The highest-paid local cyber job listed in the study is computer and information services manager. On a lot of career lists, that’s among the highest-paid jobs period. That’s a manager who oversees and directs all computer-related activities within a business. AU records an annual mean wage of $110,390 for that.

I’m just saying: If you know a recent graduate who’s casting about for a career, get your hands on a copy of this AU study and wave it under his or her nose. Augusta-area companies are looking for graduates with bachelor’s and master’s degrees in information technology and computer science.

It’s the future, and the future is hiring.

DOWN ON THE FARM: Until I was invited to see it, I had no idea that Golden Harvest Food Bank had its own garden behind The Master’s Table soup kitchen downtown on Fenwick Street.

The kitchen feeds more than 300 people a day, and it wants to boost the amount of fresh produce it offers its clients.

So it started the Healthy Plate initiative, which aims for a 25 percent increase in using fruits and vegetables that are locally grown. That food will come from local growers and the food bank’s own backyard garden.

Dozens of volunteers showed up the morning of June 17, before it got too hot, to turn dirt and pull weeds in the garden’s 40 beds.

If you’d like to pitch in, the next Volunteer Day in the Garden is July 22 from 9 a.m. to noon. You can sign up by calling (706) 736-1199 and asking for Ashley Siler.

I didn’t get my hands dirty, but I enjoyed the smell of fresh mint and basil, and I marveled at some of the stuff they were harvesting.

There was plenty of squash, tomatoes and at least one zucchini the size of my thigh just asking to be made into zucchini bread.

I also got to meet Roy Beach. He’s an Iraq War veteran and a graduate of Helms College’s superb culinary school.

He’s also Golden Harvest’s new “urban gardener,” working half time managing the garden and finding ways to use its bounty to help feed Augusta’s hungry. He just might be Augusta’s only paid urban gardener.

The food bank has several ties to Helms, the postsecondary career school sponsored by Goodwill Industries of Middle Georgia.

Erica Chaney, Helms’ former assistant director of culinary education, is now The Master’s Table’s kitchen manager. Robert Smoak, the Table’s head chef, is a Helms grad.

It’s these kinds of partnerships that keep good charities going.

PUT ’ER THERE, PARTNER: Another food bank partner from way back is the Augusta branch of Elanco. Elanco is the veterinary pharmaceutical branch of Eli Lilly and Co.

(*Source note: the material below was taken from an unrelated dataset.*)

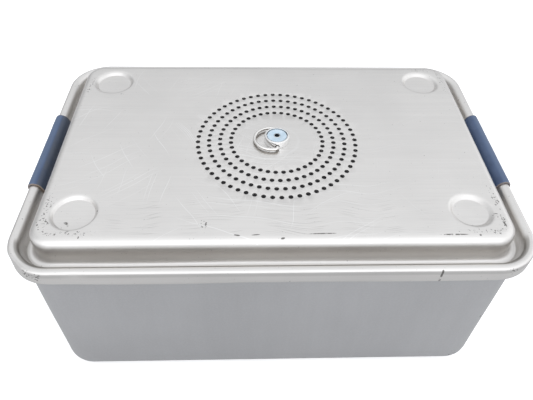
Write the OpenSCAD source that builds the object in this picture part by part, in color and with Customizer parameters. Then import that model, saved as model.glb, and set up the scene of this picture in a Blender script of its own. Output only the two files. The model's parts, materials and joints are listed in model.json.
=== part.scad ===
/* [Box] */
// Outside width of the tub, left to right
tub_w = 304; // [240:1:400]
// Outside depth of the tub, front to back
tub_d = 200; // [170:1:300]
// Height of the closed box, from its feet to the top of the lid
box_h = 138; // [115:1:220]
// Outside radius of the tub's four upright corners
corner_r = 22; // [20:0.5:40]
// Thickness of the drawn aluminium sheet
sheet_t = 1.5; // [1:0.1:1.6]
// Outside radius round the tub's bottom edge
bottom_r = 10; // [6:0.5:14]
// How far the pressed feet stand below the tub's floor
foot_h = 2; // [1:0.1:2.2]
// Radius of a pressed foot where it meets the floor
foot_r = 12.5; // [10:0.5:13]

/* [Lid pressing] */
// How far the raised middle of the lid stands inside the tub's wall
plateau_inset = 8; // [7:0.5:9]
// Radius along the top edge of the raised middle
plateau_edge_r = 6; // [4:0.5:7]
// Depth of the groove round the raised middle, below the lid's top
groove_depth = 18.5; // [17.5:0.5:19]
// Width from the wall of the raised middle to the outside of the skirt
rim_w = 15; // [14.5:0.1:15.5]
// Radius over the crown of the rim bead
crown_r = 3.2; // [2.8:0.1:3.4]
// Depth from the lid's top to the middle of the crown radius
crown_depth = 12.5; // [12:0.1:13]
// Slope of the bead's inner side, from the horizontal
bead_slope = 56; // [50:1:62]
// Depth from the lid's top to the lower edge of the skirt
skirt_depth = 20; // [19:0.5:21]
// Distance from the raised middle's walls to the centre of a stacking dish
dish_inset = 24; // [22:0.5:30]
// Radius of a stacking dish at the lid's top
dish_r = 15; // [14:0.5:18]
// Depth of a stacking dish
dish_depth = 2.6; // [2.2:0.1:3.5]

/* [Perforated field] */
// How far the field and its stud sit to the right of the lid's middle
field_x = 3.5; // [-6:0.5:6]
// How far they sit behind the lid's middle, less than zero towards the front
field_y = -3; // [-6:0.5:6]
// Diameter of one steam hole
hole_d = 2.9; // [2:0.1:3.2]
// Radius of the innermost ring of holes
ring_r = 31.5; // [31:0.5:34]
// Distance from one ring of holes to the next
ring_step = 7.5; // [7:0.1:8]
// Number of holes in the innermost ring
ring_holes = 39; // [30:1:42]
// How many more holes each ring has than the one inside it
ring_more = 7; // [4:1:8]
// Where each ring has its first hole, in degrees from the right
first_hole = 91; // [0:1:359]

/* [Stud and pull ring] */
// Outside diameter of the stud's cup
cup_d = 17; // [16:0.5:20]
// Height of the cup above the lid
cup_h = 5.2; // [5:0.1:7]
// Diameter of the coloured disc let into the cup
disc_d = 14.4; // [12:0.2:15]
// Diameter of the pull ring's wire
ring_wire_d = 2.3; // [2:0.1:2.5]
// Radius of the pull ring's bow, to the middle of its wire
bow_r = 11.3; // [11:0.1:14]
// Distance from the ring's hinge to the middle of its bow
bow_offset = 4; // [3:0.1:5]
// Height of the ring's hinge above the lid
hinge_h = 1.9; // [1.7:0.1:1.9]

/* [Rim grips] */
// Length of a plastic grip along the rim
grip_l = 73; // [50:1:90]
// Wall thickness of a grip
grip_t = 1.3; // [1:0.1:1.5]

/* [Filter and its retainer] */
// Radius of the filter paper
filter_r = 60; // [59:0.5:64]
// Radius of the stud's threaded shank
shank_r = 3; // [2.5:0.1:3.4]
// Length of the shank below the lid's top
shank_l = 22; // [21:0.5:30]
// Radius of the retainer's knob over its lobes
knob_r = 15; // [12:0.5:22]
// Diameter of a hole in the retainer plate
plate_hole_d = 4; // [3:0.2:5]

/* [Instrument tray] */
// Space between the tray's rim and the tub's inner wall
tray_gap = 9; // [7:0.5:20]
// Height of the tray from its floor to its rim
tray_h = 44; // [35:1:50]
// Height of the tray's silicone feet
tray_foot_h = 4; // [3:0.5:6]
// Thickness of the tray's sheet
tray_t = 1; // [0.8:0.1:1.5]
// Diameter of a hole in the tray's floor
tray_hole_d = 6; // [4:0.5:8]
// Distance between the holes in the tray's floor
tray_pitch = 17; // [14:1:24]
// Number of instrument notches in a silicone rail
rail_notches = 11; // [6:1:12]
// Diameter of the tray handles' wire
handle_wire_d = 3.5; // [3:0.1:4]
// Length of a handle from its hinge to its grip bar
handle_l = 38; // [30:1:45]
// Width of a handle between its two arms
handle_w = 90; // [60:1:110]

/* [Hidden] */
$fn = 48;

// All drawn sections are swept round the same four corner centres.
centre_x = tub_w / 2 - corner_r;
centre_y = tub_d / 2 - corner_r;
eps = 0.02;
arc_steps = 6;

// Lid section, measured outwards from a corner centre.
plateau_r = corner_r - plateau_inset;
rim_r = plateau_r + rim_w;
groove_r = 1.2;
lid_under = box_h - sheet_t;
groove_z = box_h - groove_depth;
crown_z = box_h - crown_depth;
skirt_z = box_h - skirt_depth;
crown_x = rim_r - crown_r;
groove_turn_z = groove_z + groove_r;
slope_l = (crown_z - groove_turn_z + (crown_r + groove_r) * cos(bead_slope)) / sin(bead_slope);
groove_turn_x = crown_x - slope_l * cos(bead_slope) - (crown_r + groove_r) * sin(bead_slope);
fillet_r = min(3, groove_turn_x - plateau_r - 0.1);
grip_short = 1.2;

// Tub rim, which stands in the bead under the gasket.
seal_depth = 3;
flange_z = crown_z - seal_depth;
flare_r = 2;
lip_r = 2.3;
lip_gap = 0.9;
lip_x = rim_r - sheet_t - lip_gap;
lip_l = 3.6;
lip_z = flange_z - lip_l;
gasket_w = 4.4;
gasket_gap = 0.2;
tub_floor_z = foot_h;
dish_x = centre_x + plateau_r - dish_inset;
dish_y = centre_y + plateau_r - dish_inset;

// Stack of pieces under the perforated field.
paper_t = 0.5;
plate_t = 1;
plate_drop = 5.5;
plate_z = lid_under - plate_drop;
plate_rings = 5;
plate_ring_r = 20;
plate_ring_step = 8.5;
plate_ring_holes = 12;
plate_ring_more = 6;
seat_rise = 2;
seat_z = plate_z + plate_t + seat_rise;
hub_r = 9;
hub_seat_r = 13.5;
outer_seat_r = filter_r + 0.5;
plate_rim_r = filter_r + 6;
nut_h = 3.1;
seal_t = 1;
knob_h = 10;
knob_lobes = 6;
spring_h = 1.5;
running_fit = 0.08;
knob_z = plate_z - spring_h - knob_h;
hinge_z = box_h + hinge_h;
pin_in = shank_r + 1.2;
ring_bend_r = 2;
head_r = 5;
head_t = 0.9;
nose_r = 2.3;
socket_af = 3;
recess_depth = 2 * head_t + 0.2;
recess_z = box_h + cup_h - recess_depth;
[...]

Its plant here mostly produces Posilac, a supplement that boosts milk yields in cows.

But Elanco volunteers literally turned the first spades of dirt for Golden Harvest’s garden when it first was planted seven years ago, and they’ve been volunteering ever since.

There were plenty of Elanco folks out in the morning heat June 17.

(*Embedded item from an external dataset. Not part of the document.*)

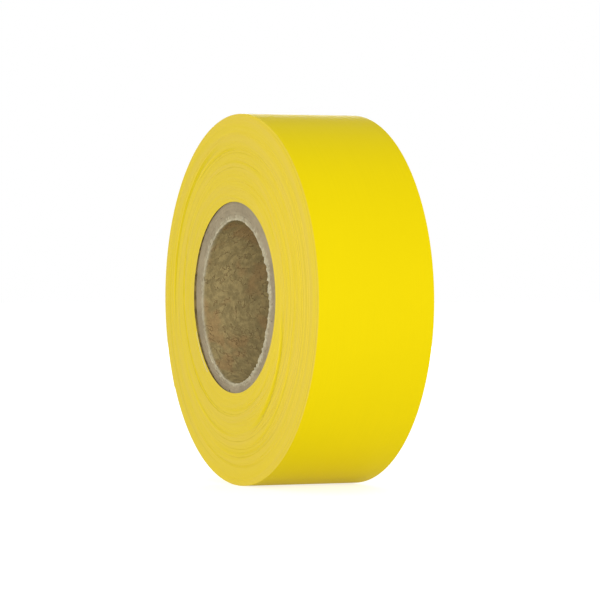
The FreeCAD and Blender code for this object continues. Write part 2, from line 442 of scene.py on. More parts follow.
def board_material(core):
    """Grey-brown board: short fibres, ply lines, and pale torn fibres where the lip is frayed."""
    sheet = NodeSheet("core_board")
    base, torn = tuple(core.board_colour), tuple(core.torn_colour)
    fibre = sheet.noise(sheet.place(), scale=900.0, detail=4.0, roughness=0.6)
    cloud = sheet.noise(sheet.place(), scale=160.0, detail=3.0, roughness=0.55)
    plies = sheet.noise(sheet.round_place(turn_scale=1.5, radius_scale=4200))
    tone = sheet.mix(sheet.ramp(cloud, low=0.3, high=0.7), shade(base, 0.90), shade(base, 1.12))
    tone = sheet.mix(sheet.times(sheet.ramp(plies, low=0.45, high=0.7), 0.35), tone, shade(base, 0.80))
    tone = sheet.mix(sheet.times(sheet.ramp(fibre, low=0.5, high=0.7), 0.25), tone, shade(base, 1.3))
    torn_fibre = sheet.mix(sheet.ramp(fibre, low=0.35, high=0.65), shade(torn, 0.80), shade(torn, 1.12))
    tone = sheet.mix(sheet.attribute("torn"), tone, torn_fibre)
    relief = sheet.bump(fibre, distance=0.12 * MM, strength=0.6)
    return sheet.finish(tone, roughness=0.9, specular=0.15, normal=relief)


def bore_material(core):
    """The liner's kraft face: mottled, wrinkled and flecked, with reddish patches, painted shade along its
    creases, and painted shade that darkens it deep inside.
    """
    sheet = NodeSheet("core_bore")
    base = tuple(core.bore_colour)
    red = tuple(part * factor for part, factor in zip(base, REDDISH))
    fibre = sheet.noise(sheet.place(), scale=2300.0, detail=4.0, roughness=0.65)
    mottle = sheet.noise(sheet.place(), scale=620.0, detail=4.0, roughness=0.62)
    patch = sheet.noise(sheet.place(), scale=150.0)
    contour = sheet.noise(sheet.place(), scale=230.0, detail=4.0, roughness=0.6)
    # The creases are painted a darker red-brown: painted shade in the wrinkles over the reddish tint.
    off_contour = sheet.math("ABSOLUTE", sheet.math("SUBTRACT", contour, 0.5))
    crease = sheet.ramp(off_contour, low=0.025, high=0.0)
    crease = sheet.times(crease, sheet.ramp(mottle, low=0.40, high=0.55))
    # Painted shade: the bore darkens towards its far end, as shade deep inside the tube.
    deep = sheet.ramp(sheet.along_axis(), low=-13 * MM, high=9 * MM)
    tone = sheet.mix(sheet.ramp(mottle, low=0.34, high=0.66), shade(base, 0.80), shade(base, 1.20))
    tone = sheet.mix(sheet.times(sheet.ramp(patch, low=0.50, high=0.64), 0.55), tone, red)
    tone = sheet.mix(sheet.times(crease, 0.58), tone, shade(red, 0.45))
    tone = sheet.mix(sheet.times(sheet.ramp(fibre, low=0.54, high=0.70), 0.5), tone, shade(base, 0.55))
    tone = sheet.mix(sheet.times(deep, 0.24), tone, BLACK)
    tone = sheet.mix(sheet.attribute("torn"), tone, tuple(core.torn_colour))
    relief = sheet.bump(mottle, distance=0.30 * MM, strength=0.8)
    relief = sheet.bump(crease, distance=0.20 * MM, strength=0.6, normal=relief)
    relief = sheet.bump(fibre, distance=0.08 * MM, strength=0.8, normal=relief)
    return sheet.finish(tone, roughness=0.92, specular=0.12, normal=relief)


def painted_shadow_material(core):
    """A painted shadow where the first turn meets the core: a dark, mottled line on the film's inner wall
    that stands in for shade in the gap.
    """
    sheet = NodeSheet("painted_shadow_line")
    base = tuple(core.painted_shadow_colour)
    dust = sheet.noise(sheet.place(), scale=900.0, detail=3.0)
    tone = sheet.mix(sheet.ramp(dust, low=0.3, high=0.7), shade(base, 0.7), shade(base, 1.5))
    relief = sheet.bump(dust, distance=0.05 * MM, strength=0.5)
    return sheet.finish(tone, roughness=0.8, specular=0.2, normal=relief)


def strip_material(core):
    """Pale paper tape with a light crepe."""
    sheet = NodeSheet("start_strip")
    base = tuple(core.strip_colour)
    crepe = sheet.noise(sheet.round_place(turn_scale=60.0, axis_scale=400))
    tone = sheet.mix(crepe, shade(base, 0.88), shade(base, 1.08))
    relief = sheet.bump(crepe, distance=0.03 * MM, strength=0.5)
    return sheet.finish(tone, roughness=0.8, specular=0.2, normal=relief)


def floor_material(stage):
    """A plain pale floor that gives off a little even light, and more where it is seen."""
    sheet = NodeSheet("floor")
    base = tuple(stage.floor_colour)
    grain = sheet.noise(sheet.place(), scale=30.0)
    seen = sheet.node("ShaderNodeLightPath").outputs["Is Camera Ray"]
    glow = sheet.math("ADD", sheet.times(seen, stage.floor_white), stage.floor_glow)
    sheet.shader.inputs["Emission Color"].default_value = (*WHITE, 1)
    sheet.feed(sheet.shader.inputs["Emission Strength"], glow)
    return sheet.finish(sheet.mix(grain, shade(base, 0.99), base), roughness=0.9, specular=0.1)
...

In addition to the man hours and financial contributions, Elanco even grows food for the food bank. Elanco has a Burke County farm of about 1,000 acres where the company grows watermelons. Each July, Golden Harvest is treated to each new crop.

SPEAKING OF PARTNERSHIPS: Here’s another example of businesses helping the community: ADP.

The Augusta branch of Automatic Data Processing, the human resources management company, cut the ribbon June 16 on 60,000 more square feet of office space off Flowing Wells Road.

ADP sure knows how to throw a ribbon-cutting. It even featured Augustus, the golf-ball-headed mascot for the Augusta office.

The facility that day was brimming with guests, including a lot of local academic officials. Why? That’s part of ADP’s community partnership. For years, ADP has been funding scholarships for Augusta University, Augusta Tech and Paine College for students pursuing STEM studies — science, technology, engineering and mathematics. ADP also provides funding support for tutorial centers to help students in challenging STEM fields.

Businesses and industries these days can’t exist in a civic vacuum. To truly thrive, they have to be active community partners. And Augusta is full of them.